CAD and scene scripts
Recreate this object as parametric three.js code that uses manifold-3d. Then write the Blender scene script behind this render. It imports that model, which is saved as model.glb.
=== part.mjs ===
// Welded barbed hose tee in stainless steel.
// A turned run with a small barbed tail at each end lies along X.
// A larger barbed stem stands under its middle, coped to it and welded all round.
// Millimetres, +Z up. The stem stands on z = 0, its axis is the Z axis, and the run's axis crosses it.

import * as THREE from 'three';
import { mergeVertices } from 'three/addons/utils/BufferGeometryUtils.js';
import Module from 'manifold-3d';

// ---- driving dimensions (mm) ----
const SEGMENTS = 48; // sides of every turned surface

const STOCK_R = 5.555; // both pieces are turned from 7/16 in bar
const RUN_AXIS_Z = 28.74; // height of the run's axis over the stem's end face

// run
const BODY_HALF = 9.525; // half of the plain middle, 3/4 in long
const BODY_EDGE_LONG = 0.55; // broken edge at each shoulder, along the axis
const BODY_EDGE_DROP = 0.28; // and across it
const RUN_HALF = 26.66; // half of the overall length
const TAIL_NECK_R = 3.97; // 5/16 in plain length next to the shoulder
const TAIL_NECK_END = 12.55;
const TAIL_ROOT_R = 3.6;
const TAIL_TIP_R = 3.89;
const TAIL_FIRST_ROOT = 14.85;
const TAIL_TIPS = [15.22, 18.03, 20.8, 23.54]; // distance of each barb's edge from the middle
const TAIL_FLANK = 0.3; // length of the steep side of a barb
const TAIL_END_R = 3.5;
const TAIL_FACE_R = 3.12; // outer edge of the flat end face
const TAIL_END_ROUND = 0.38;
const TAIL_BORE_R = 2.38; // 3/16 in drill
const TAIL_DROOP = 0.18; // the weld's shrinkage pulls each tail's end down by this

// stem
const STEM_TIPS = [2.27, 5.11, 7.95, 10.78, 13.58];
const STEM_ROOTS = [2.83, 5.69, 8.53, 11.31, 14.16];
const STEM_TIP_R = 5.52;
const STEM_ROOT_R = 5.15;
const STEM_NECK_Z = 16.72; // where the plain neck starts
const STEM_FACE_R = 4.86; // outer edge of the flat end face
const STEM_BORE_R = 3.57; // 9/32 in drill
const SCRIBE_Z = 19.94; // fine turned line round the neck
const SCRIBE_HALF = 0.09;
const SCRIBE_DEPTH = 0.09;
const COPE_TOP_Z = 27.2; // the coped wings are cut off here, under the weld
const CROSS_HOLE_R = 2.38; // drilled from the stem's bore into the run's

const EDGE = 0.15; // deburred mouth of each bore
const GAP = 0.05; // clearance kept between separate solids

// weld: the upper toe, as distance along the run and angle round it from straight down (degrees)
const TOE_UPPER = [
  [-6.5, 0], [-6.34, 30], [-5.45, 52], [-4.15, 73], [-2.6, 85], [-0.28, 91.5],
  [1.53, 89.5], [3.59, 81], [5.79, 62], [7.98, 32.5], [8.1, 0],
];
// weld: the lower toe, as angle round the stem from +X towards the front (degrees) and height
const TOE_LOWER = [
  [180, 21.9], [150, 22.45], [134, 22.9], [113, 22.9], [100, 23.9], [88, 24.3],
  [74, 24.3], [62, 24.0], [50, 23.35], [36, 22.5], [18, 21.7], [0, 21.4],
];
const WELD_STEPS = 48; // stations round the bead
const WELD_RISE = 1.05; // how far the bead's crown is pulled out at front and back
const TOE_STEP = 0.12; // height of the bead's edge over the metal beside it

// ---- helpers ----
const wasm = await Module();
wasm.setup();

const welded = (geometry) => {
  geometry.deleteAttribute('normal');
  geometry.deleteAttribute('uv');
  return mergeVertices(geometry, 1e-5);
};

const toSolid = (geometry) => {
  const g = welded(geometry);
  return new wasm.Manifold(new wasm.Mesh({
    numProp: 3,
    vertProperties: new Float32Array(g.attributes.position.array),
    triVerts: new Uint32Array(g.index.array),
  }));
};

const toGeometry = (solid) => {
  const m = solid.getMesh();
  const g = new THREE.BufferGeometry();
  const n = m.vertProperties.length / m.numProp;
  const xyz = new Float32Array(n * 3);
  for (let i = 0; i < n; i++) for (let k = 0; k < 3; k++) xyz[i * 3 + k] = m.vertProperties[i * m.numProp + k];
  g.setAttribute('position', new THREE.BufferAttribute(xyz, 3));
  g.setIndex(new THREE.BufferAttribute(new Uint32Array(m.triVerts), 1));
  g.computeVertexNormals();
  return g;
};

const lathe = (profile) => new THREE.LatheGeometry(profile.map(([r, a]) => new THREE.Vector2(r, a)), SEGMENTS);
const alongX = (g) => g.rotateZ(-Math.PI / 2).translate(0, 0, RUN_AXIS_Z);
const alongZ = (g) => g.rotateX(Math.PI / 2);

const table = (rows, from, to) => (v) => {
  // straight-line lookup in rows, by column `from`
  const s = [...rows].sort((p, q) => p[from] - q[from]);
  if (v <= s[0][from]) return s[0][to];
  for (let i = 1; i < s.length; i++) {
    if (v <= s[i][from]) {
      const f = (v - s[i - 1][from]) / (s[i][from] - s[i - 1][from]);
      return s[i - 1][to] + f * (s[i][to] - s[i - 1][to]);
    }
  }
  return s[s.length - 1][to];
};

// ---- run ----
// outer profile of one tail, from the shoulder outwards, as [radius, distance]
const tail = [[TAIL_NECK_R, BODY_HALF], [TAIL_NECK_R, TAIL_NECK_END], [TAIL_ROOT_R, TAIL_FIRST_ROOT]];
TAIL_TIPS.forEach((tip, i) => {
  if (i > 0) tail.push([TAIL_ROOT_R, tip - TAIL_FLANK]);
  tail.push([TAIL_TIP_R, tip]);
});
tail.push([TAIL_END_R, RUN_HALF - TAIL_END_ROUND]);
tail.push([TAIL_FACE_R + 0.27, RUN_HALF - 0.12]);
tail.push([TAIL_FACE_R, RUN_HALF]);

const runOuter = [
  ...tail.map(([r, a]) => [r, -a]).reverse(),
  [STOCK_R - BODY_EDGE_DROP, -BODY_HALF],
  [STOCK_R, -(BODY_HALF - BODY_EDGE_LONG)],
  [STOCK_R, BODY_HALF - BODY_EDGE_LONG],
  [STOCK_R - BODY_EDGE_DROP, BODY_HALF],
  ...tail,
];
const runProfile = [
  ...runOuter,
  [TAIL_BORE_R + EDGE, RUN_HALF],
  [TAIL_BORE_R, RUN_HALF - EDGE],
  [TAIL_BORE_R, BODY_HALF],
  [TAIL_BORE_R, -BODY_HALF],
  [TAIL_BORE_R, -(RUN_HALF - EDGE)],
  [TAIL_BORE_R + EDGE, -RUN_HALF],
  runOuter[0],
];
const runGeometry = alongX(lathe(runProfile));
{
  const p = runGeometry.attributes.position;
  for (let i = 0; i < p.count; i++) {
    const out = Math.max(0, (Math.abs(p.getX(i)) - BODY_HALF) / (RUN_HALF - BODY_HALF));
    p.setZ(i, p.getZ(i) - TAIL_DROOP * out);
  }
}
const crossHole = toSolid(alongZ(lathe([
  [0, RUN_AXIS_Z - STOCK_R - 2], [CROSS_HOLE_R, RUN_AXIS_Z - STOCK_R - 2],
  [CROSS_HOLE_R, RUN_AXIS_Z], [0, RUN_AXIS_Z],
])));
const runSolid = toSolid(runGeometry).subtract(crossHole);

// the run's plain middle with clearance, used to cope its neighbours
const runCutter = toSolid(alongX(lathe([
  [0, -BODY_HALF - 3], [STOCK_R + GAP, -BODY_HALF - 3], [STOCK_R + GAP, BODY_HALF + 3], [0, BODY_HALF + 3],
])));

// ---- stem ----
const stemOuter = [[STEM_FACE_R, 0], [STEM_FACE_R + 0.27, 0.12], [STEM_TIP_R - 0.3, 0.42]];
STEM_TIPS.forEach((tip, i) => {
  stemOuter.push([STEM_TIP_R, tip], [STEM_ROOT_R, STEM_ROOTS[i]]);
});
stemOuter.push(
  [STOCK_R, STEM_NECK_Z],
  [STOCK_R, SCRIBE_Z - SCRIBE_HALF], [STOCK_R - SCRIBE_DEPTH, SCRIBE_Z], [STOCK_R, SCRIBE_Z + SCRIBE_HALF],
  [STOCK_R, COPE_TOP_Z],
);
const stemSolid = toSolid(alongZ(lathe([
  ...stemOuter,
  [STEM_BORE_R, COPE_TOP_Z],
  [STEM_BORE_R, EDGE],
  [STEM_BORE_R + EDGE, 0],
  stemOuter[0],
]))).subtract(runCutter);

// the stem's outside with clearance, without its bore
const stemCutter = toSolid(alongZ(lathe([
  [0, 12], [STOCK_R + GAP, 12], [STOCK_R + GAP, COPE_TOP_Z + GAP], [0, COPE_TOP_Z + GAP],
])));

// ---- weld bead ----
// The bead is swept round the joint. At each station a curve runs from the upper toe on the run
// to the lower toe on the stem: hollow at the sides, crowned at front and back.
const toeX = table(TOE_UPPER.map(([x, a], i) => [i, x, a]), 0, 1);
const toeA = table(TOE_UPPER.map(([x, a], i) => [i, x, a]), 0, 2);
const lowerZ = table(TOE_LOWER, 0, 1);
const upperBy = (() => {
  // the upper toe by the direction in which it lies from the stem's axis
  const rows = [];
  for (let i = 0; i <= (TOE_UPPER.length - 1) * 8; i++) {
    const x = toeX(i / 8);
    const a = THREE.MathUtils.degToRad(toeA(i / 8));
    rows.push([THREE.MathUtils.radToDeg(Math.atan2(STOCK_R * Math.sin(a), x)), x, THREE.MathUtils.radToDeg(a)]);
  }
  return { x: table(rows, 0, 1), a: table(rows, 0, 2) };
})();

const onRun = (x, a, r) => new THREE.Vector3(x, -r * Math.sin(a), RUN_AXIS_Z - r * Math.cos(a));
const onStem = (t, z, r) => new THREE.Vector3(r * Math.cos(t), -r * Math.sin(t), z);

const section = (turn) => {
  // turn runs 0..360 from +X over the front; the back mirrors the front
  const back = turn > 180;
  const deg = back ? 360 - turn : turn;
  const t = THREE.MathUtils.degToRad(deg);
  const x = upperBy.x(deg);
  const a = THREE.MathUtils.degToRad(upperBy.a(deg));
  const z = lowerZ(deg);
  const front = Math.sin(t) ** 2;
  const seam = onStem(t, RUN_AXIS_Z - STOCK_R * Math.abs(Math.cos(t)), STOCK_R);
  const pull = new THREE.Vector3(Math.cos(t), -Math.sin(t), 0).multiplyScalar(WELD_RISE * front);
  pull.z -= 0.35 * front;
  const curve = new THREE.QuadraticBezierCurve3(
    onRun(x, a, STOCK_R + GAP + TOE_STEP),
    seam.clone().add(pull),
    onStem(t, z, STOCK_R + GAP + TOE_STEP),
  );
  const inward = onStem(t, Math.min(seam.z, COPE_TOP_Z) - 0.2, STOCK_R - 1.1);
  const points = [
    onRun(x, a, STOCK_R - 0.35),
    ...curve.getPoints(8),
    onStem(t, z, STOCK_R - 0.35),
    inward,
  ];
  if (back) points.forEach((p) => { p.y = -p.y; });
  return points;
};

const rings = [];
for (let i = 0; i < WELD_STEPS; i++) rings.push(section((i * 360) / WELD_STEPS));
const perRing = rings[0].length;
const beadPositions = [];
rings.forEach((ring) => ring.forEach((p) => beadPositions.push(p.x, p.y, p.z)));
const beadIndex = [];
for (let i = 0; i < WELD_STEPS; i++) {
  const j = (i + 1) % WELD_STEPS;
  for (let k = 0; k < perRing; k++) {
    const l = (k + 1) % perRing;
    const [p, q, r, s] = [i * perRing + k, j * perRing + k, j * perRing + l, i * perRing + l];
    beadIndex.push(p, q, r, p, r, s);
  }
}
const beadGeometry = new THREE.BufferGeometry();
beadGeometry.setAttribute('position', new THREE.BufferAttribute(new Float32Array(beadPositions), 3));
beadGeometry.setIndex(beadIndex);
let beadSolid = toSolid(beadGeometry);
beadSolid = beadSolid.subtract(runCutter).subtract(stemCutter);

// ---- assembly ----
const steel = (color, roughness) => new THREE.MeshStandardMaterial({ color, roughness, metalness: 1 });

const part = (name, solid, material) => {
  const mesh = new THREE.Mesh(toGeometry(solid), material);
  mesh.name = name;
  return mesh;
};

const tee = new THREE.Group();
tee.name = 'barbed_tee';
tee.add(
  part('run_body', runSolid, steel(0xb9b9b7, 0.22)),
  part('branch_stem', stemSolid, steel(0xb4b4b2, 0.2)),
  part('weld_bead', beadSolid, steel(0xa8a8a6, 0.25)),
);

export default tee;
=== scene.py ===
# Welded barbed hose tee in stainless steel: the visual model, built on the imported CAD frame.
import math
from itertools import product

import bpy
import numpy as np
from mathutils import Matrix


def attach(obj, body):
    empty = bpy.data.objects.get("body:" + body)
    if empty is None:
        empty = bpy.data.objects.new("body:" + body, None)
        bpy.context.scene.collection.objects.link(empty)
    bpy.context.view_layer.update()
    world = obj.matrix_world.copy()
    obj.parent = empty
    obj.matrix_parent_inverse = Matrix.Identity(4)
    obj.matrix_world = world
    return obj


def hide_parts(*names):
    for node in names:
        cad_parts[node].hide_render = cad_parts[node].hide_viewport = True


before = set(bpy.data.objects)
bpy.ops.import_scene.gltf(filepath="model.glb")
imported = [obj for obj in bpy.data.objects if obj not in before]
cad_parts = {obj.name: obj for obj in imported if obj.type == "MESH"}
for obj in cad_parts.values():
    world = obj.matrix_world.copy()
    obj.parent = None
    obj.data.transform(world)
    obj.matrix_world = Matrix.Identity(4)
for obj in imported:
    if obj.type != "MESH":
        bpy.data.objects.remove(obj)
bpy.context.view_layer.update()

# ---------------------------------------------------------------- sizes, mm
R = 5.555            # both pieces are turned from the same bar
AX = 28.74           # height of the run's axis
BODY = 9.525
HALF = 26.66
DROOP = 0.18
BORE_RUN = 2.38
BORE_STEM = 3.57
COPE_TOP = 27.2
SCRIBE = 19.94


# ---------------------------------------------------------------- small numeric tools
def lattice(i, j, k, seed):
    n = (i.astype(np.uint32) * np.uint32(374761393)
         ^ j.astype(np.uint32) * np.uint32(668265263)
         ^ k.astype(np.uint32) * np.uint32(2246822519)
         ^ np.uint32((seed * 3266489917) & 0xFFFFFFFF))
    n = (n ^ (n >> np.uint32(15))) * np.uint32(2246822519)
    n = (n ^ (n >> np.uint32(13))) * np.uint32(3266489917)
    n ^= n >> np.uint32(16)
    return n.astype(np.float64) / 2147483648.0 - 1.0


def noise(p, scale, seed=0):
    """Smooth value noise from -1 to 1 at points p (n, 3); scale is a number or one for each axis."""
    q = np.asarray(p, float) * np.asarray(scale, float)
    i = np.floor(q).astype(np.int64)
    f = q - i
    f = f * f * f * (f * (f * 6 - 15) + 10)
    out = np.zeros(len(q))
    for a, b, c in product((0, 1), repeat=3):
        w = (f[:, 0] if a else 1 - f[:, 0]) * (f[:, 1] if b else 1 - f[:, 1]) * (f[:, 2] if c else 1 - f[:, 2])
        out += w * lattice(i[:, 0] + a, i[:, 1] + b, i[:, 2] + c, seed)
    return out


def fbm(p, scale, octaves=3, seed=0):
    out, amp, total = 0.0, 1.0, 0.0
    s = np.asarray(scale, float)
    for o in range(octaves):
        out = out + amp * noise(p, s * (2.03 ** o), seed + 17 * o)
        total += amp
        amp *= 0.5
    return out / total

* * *

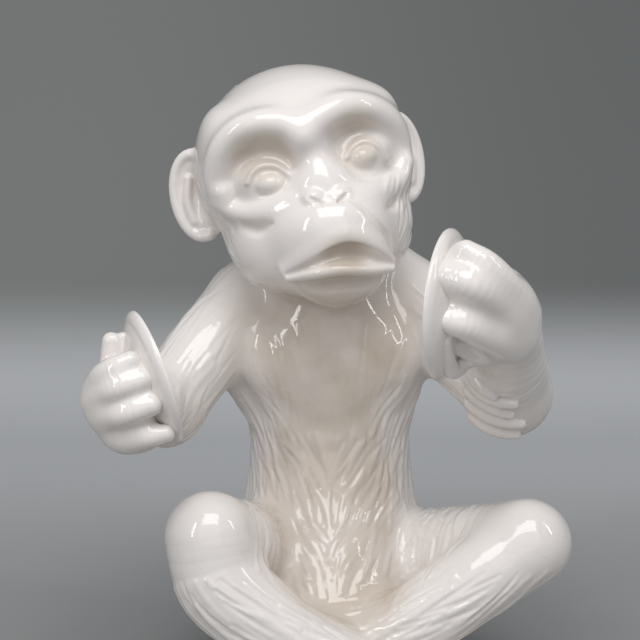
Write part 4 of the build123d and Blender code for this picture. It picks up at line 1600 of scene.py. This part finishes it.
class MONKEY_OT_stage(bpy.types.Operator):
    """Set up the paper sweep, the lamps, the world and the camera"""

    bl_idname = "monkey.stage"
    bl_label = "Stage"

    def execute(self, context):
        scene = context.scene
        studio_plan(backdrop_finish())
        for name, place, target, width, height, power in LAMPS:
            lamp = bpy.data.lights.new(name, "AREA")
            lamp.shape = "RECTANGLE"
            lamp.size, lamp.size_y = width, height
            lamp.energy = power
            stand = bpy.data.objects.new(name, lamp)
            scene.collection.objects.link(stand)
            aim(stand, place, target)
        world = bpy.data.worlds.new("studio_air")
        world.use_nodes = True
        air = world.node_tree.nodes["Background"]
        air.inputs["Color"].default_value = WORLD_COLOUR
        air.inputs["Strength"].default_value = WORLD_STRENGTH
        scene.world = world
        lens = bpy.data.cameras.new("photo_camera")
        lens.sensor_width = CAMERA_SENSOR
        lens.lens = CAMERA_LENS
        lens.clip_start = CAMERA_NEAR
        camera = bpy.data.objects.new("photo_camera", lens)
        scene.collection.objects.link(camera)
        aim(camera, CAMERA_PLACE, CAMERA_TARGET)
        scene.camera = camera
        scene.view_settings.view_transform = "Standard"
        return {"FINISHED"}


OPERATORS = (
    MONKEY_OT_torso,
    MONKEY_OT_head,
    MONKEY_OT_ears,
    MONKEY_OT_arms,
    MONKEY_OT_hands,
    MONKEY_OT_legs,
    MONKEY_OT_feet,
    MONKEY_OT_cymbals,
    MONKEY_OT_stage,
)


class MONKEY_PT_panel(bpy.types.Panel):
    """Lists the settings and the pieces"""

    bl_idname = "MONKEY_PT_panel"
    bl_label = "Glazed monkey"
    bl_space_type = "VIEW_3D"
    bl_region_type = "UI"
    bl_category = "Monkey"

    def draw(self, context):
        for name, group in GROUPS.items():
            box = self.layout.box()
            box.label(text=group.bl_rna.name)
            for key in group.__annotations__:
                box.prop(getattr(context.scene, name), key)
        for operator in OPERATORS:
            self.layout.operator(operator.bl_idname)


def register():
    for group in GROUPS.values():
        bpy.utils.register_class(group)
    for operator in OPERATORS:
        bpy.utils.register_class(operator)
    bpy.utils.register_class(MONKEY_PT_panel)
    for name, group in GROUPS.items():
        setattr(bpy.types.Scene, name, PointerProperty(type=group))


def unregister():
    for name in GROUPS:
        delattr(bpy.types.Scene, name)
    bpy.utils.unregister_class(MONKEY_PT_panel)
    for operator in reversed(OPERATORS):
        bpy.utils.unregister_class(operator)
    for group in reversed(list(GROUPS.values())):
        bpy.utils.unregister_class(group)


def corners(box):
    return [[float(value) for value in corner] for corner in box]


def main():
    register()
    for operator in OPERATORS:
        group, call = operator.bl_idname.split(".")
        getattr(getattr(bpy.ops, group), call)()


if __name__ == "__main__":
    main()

Required task: The lines from the one containing "obj.matrix_world = world" to the one containing "obj.matrix_world = Matrix.Identity(4)", both included, are to be extracted exactly; give no other line.

Worked solution:
    obj.matrix_world = world
    return obj


def hide_parts(*names):
    for node in names:
        cad_parts[node].hide_render = cad_parts[node].hide_viewport = True


before = set(bpy.data.objects)
bpy.ops.import_scene.gltf(filepath="model.glb")
imported = [obj for obj in bpy.data.objects if obj not in before]
cad_parts = {obj.name: obj for obj in imported if obj.type == "MESH"}
for obj in cad_parts.values():
    world = obj.matrix_world.copy()
    obj.parent = None
    obj.data.transform(world)
    obj.matrix_world = Matrix.Identity(4)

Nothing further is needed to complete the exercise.